Arbitration has proven to a quicker, cheaper, simpler, and less expensive method to resolve disputes. That would seem beneficial not harmful to consumers.
In addition to the Mercatus report above, a few sources supporting this claim include:
- A 2011 World Bank report titled Settling Out of Court; How Effective is Alternative Dispute Resolution
- An April 2015 Wall Street Journal article titled “In Federal Courts, the Civil Cases Pile Up”
- …And for good measure — a 1985 speech by Chief Justice Warren Burger urged lawyers at an American Arbitration Association meeting to use arbitration and mediation efforts as a way of reducing the backlog of cases in the overburdened federal and state court systems.

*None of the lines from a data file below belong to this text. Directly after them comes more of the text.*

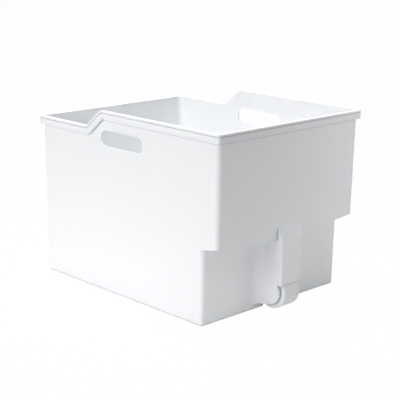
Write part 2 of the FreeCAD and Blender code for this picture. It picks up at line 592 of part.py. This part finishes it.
# The roller: a moulded wheel, dished on both sides, drawn lying on its axle along Y.
roller = doc.addObject("PartDesign::Body", "roller")
sketch = new_sketch(roller, "roller_profile", "XY_Plane")
polygon(sketch, [
    ("places.bore_radius", "-sizes.roller_width / 2"),
    ("sizes.roller_hub_diameter / 2", "-sizes.roller_width / 2"),
    ("sizes.roller_hub_diameter / 2", "-places.web_half"),
    ("sizes.roller_recess_diameter / 2", "-places.web_half"),
    ("sizes.roller_recess_diameter / 2", "-sizes.roller_width / 2"),
    ("sizes.roller_diameter / 2", "-sizes.roller_width / 2"),
    ("sizes.roller_diameter / 2", "sizes.roller_width / 2"),
    ("sizes.roller_recess_diameter / 2", "sizes.roller_width / 2"),
    ("sizes.roller_recess_diameter / 2", "places.web_half"),
    ("sizes.roller_hub_diameter / 2", "places.web_half"),
    ("sizes.roller_hub_diameter / 2", "sizes.roller_width / 2"),
    ("places.bore_radius", "sizes.roller_width / 2"),
])
turned = roller.newObject("PartDesign::Revolution", "roller_turned")
turned.Profile = sketch
turned.ReferenceAxis = (sketch, ["V_Axis"])
turned.Angle = 360
sketch.Visibility = False
doc.recompute()
tread = size["roller_diameter"] / 2 - CLOSE
rims = ["Edge%d" % n for n, edge in enumerate(turned.Shape.Edges, start=1)
        if isinstance(edge.Curve, Part.Circle) and edge.Curve.Radius > tread]
edges = roller.newObject("PartDesign::Chamfer", "tread_edges")
edges.Base = (turned, rims)
edges.setExpression("Size", "sizes.roller_edge_bevel")

# The axle pin: a plain rod with chamfered ends, along Y.
pin_body = doc.addObject("PartDesign::Body", "axle_pin")
sketch = new_sketch(pin_body, "pin_profile", "XZ_Plane")
circle = sketch.addGeometry(Part.Circle(FreeCAD.Vector(0, 0, 0), FreeCAD.Vector(0, 0, 1),
                                        size["axle_diameter"] / 2), False)
sketch.addConstraint(Sketcher.Constraint("Coincident", circle, 3, -1, 1))
bind(sketch, "Radius", circle, "sizes.axle_diameter / 2")
rod = pad(pin_body, sketch, "places.pin_half * 2", symmetric=True)
doc.recompute()
ends = ["Edge%d" % n for n, edge in enumerate(rod.Shape.Edges, start=1)
        if isinstance(edge.Curve, Part.Circle)]
bevel = pin_body.newObject("PartDesign::Chamfer", "pin_ends")
bevel.Base = (rod, ends)
bevel.setExpression("Size", "sizes.axle_chamfer")

for body in (roller, pin_body):
    body.setExpression("Placement.Base.x", "places.axle_x + places.centre_shift")
    body.setExpression("Placement.Base.z", "places.axle_z")
doc.recompute()

# Nothing is written unless every object and every piece is sound.
for item in doc.Objects:
    if "Invalid" in item.State or "Error" in item.State:
        raise RuntimeError("%s failed: %s" % (item.Name, item.State))
pieces = (tub, roller, pin_body)
for piece in pieces:
    if piece.Shape.isNull() or not piece.Shape.isValid() or len(piece.Shape.Solids) != 1:
        raise RuntimeError("%s is not one sound solid" % piece.Label)
for piece in pieces:
    piece.Shape.exportStep("parts/%s.step" % piece.Label)
    box = piece.Shape.optimalBoundingBox()
    print("%-10s %8.1f cm3  X %.1f to %.1f  Y %.1f to %.1f  Z %.1f to %.1f" % (
        piece.Label, piece.Shape.Volume / 1000, box.XMin, box.XMax, box.YMin, box.YMax, box.ZMin, box.ZMax))
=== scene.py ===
# %% [markdown]
# # A moulded storage bin on a white table
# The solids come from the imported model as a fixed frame, in metres, already in their places.
# This script gives them their finishes, then adds the floor, the light and the camera.

# %% Load the frame and note its box
import math
import bmesh
import bpy
from mathutils import Matrix, Vector


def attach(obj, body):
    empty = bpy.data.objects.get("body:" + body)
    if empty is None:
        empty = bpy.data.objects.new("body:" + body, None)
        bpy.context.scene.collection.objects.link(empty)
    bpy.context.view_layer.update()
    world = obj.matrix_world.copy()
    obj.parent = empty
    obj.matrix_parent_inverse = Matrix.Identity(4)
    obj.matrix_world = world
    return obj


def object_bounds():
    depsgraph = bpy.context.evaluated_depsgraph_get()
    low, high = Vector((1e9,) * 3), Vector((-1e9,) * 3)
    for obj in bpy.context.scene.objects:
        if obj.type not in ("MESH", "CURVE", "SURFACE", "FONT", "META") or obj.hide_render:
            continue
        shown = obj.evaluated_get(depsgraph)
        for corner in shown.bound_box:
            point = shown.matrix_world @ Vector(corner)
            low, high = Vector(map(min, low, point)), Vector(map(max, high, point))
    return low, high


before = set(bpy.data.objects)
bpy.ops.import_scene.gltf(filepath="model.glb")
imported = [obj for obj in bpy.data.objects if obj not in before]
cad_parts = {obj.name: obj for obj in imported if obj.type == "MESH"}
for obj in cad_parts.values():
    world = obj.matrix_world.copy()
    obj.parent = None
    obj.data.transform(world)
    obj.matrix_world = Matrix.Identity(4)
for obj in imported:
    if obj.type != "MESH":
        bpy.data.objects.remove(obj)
cad_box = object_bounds()

# %% [markdown]
# Colours are picked the way a maker reads them off a colour card, as sRGB hex. Blender's shaders
# work in linear light, so one small function turns a hex value into linear red, green and blue.

# %% Colours
def linear(code, alpha=1.0):
    """An sRGB hex colour such as #F2F2F0 as the linear colour that a shader socket takes."""
    parts = [int(code[n:n + 2], 16) / 255 for n in (1, 3, 5)]
    return tuple(c / 12.92 if c <= 0.04045 else ((c + 0.055) / 1.055) ** 2.4 for c in parts) + (alpha,)


print("card white in linear light", [round(c, 3) for c in linear("#F4F4F1")])

# %% [markdown]
# Every finish here is a small network of nodes. One helper adds a node, sets what it needs and
# links its inputs, so that each network reads as a list of steps from top to bottom.

# %% A helper that adds one node
def add(tree, kind, settings=None, **inputs):
    """Add a node. settings are its properties; inputs are values, or sockets to link from."""
    node = tree.nodes.new(kind)
    for name, chosen in (settings or {}).items():
        setattr(node, name, chosen)
    for name, given in inputs.items():
        by_number = name[0] == "i" and name[1:].isdigit()
        socket = node.inputs[int(name[1:]) if by_number else name.replace("_", " ")]
        if isinstance(given, bpy.types.NodeSocket):
            tree.links.new(given, socket)
        else:
            socket.default_value = given
    return node


def new_finish(name):
    """An empty material with its output node."""
    material = bpy.data.materials.new(name)
    material.use_nodes = True
    material.node_tree.nodes.clear()
    return material, material.node_tree, material.node_tree.nodes.new("ShaderNodeOutputMaterial")


print("helpers ready")

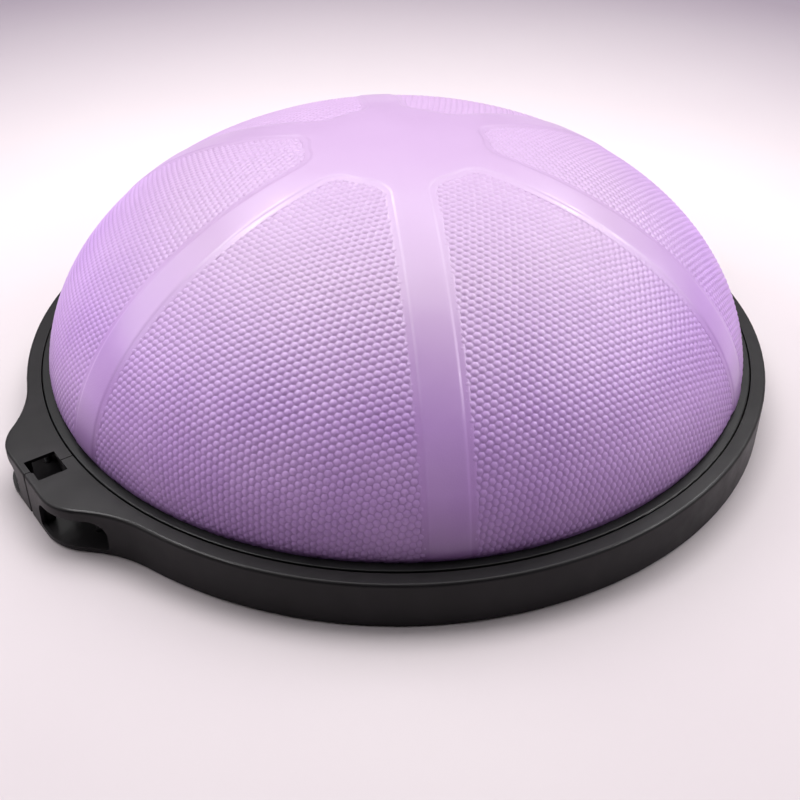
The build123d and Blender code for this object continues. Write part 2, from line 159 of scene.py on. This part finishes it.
def radius_at(s):
    """Plan radius at an arc length from the pole."""
    return np.interp(s, ALONG, LINE_R)


def length_at(radius):
    """Arc length from the pole at a plan radius, above the widest line."""
    return np.interp(radius, LINE_R[:WIDEST], ALONG[:WIDEST])


def relief(s):
    """How much of the moulded relief is left: all of it, fading where the skin tucks under the ring."""
    t = np.clip((np.interp(s, ALONG, LINE_Z) - RIM_TOP - RELIEF_LOW) / RELIEF_FADE, 0, 1)
    return RELIEF_LEAST + (1 - RELIEF_LEAST) * t * t * (3 - 2 * t)


def on_dome(s, angle, height):
    """Points at an arc length and an angle, raised along the surface's normal."""
    radius = radius_at(s) + height * np.interp(s, ALONG, NORMAL_R)
    z = np.interp(s, ALONG, LINE_Z) + height * np.interp(s, ALONG, NORMAL_Z)
    return np.column_stack([radius * np.cos(angle), radius * np.sin(angle), z])


def band_distance(s, angle):
    """Distance outside the smooth bands, for an angle from the panel's middle."""
    radius = radius_at(s)
    from_rib = radius * np.sin(SECTOR / 2 - np.abs(angle)) - FLAT_HALF
    from_crown = radius - CROWN_FLAT_R
    a = np.maximum(CORNER_R - from_rib, 0)
    b = np.maximum(CORNER_R - from_crown, 0)
    return np.maximum(CORNER_R, np.minimum(from_rib, from_crown)) - np.hypot(a, b)


def panel_line(level):
    """Line round a panel at a distance outside the bands: up one rib, round the crown and down the next.
    It gives arc lengths and angles from the panel's middle."""
    across = FLAT_HALF + level
    corner_y = FLAT_HALF + CORNER_R
    corner_x = math.sqrt((CROWN_FLAT_R + CORNER_R) ** 2 - corner_y ** 2)
    lean = math.atan2(corner_y, corner_x)
    s_rib = np.linspace(S_END, length_at(math.hypot(corner_x, across)), RIB_STEPS)
    angle_rib = np.arcsin(across / radius_at(s_rib))
    turn = np.linspace(-math.pi / 2, lean - math.pi, CORNER_STEPS)[1:]
    x = corner_x + (CORNER_R - level) * np.cos(turn)
    y = corner_y + (CORNER_R - level) * np.sin(turn)
    angle_crown = np.linspace(lean, SECTOR / 2, CROWN_STEPS)[1:]
    s_crown = np.full(CROWN_STEPS - 1, length_at(CROWN_FLAT_R + level))
    s = np.concatenate([s_rib, length_at(np.hypot(x, y)), s_crown])
    angle = np.concatenate([angle_rib, np.arctan2(y, x), angle_crown]) - SECTOR / 2
    return np.concatenate([s, s[-2::-1]]), np.concatenate([angle, -angle[-2::-1]])


def weld(points, faces):
    """Joins points that coincide, and drops faces that close up."""
    keys = np.round(points, 3) + 0.0
    _, first, where = np.unique(keys, axis=0, return_index=True, return_inverse=True)
    where = where.ravel()
    kept = []
    for face in faces:
        loop = [int(where[i]) for i in face]
        loop = [v for i, v in enumerate(loop) if v != loop[i - 1]]
        if len(loop) > 2:
            kept.append(loop)
    return points[first], kept


def grid_faces(rows, columns, start=0):
    """Quads of a grid of points stored row by row."""
    at = lambda i, j: start + i * columns + j
    return [
        (at(i, j), at(i, j + 1), at(i + 1, j + 1), at(i + 1, j))
        for i in range(rows - 1) for j in range(columns - 1)
    ]


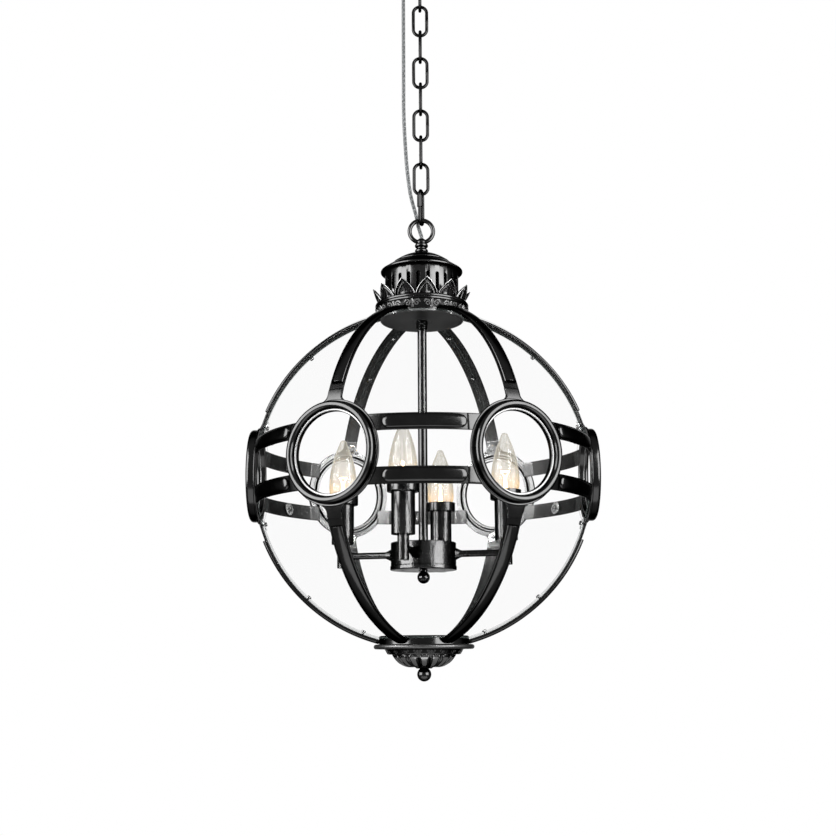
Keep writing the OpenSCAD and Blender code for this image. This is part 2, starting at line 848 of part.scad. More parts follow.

insideARM has already learned of two 3rd party collection agencies that have been asked to testify in the CFPB’s SBREFA hearing on this matter, scheduled for October 28. Arbitration clauses become relevant to the ARM industry in the event a collection agency is named as a defendant with their creditor client in any class action litigation. Among other things, the Bureau will seek input on the following from the SBREFA participants:
- Have you ever compelled a case to arbitration or been involved in an arbitration proceeding?
- If so, what were the benefits? Any cons?
- Was the dispute resolved via settlement or a decision from the arbitrator?
- Any other concerns regarding CFPB proposals precluding arbitration clauses in creditor agreements?
- Did including an arbitration agreement change your business’s investment in compliance with consumer protection laws?
- If your business is a debt collector or a debt buyer: Does the presence (or absence) of an arbitration agreement in a consumer credit agreement affect which accounts you collect or purchase or how you structure your services? Does it affect your charge for collecting, or the price for purchasing, accounts? If so, how? If not, why not?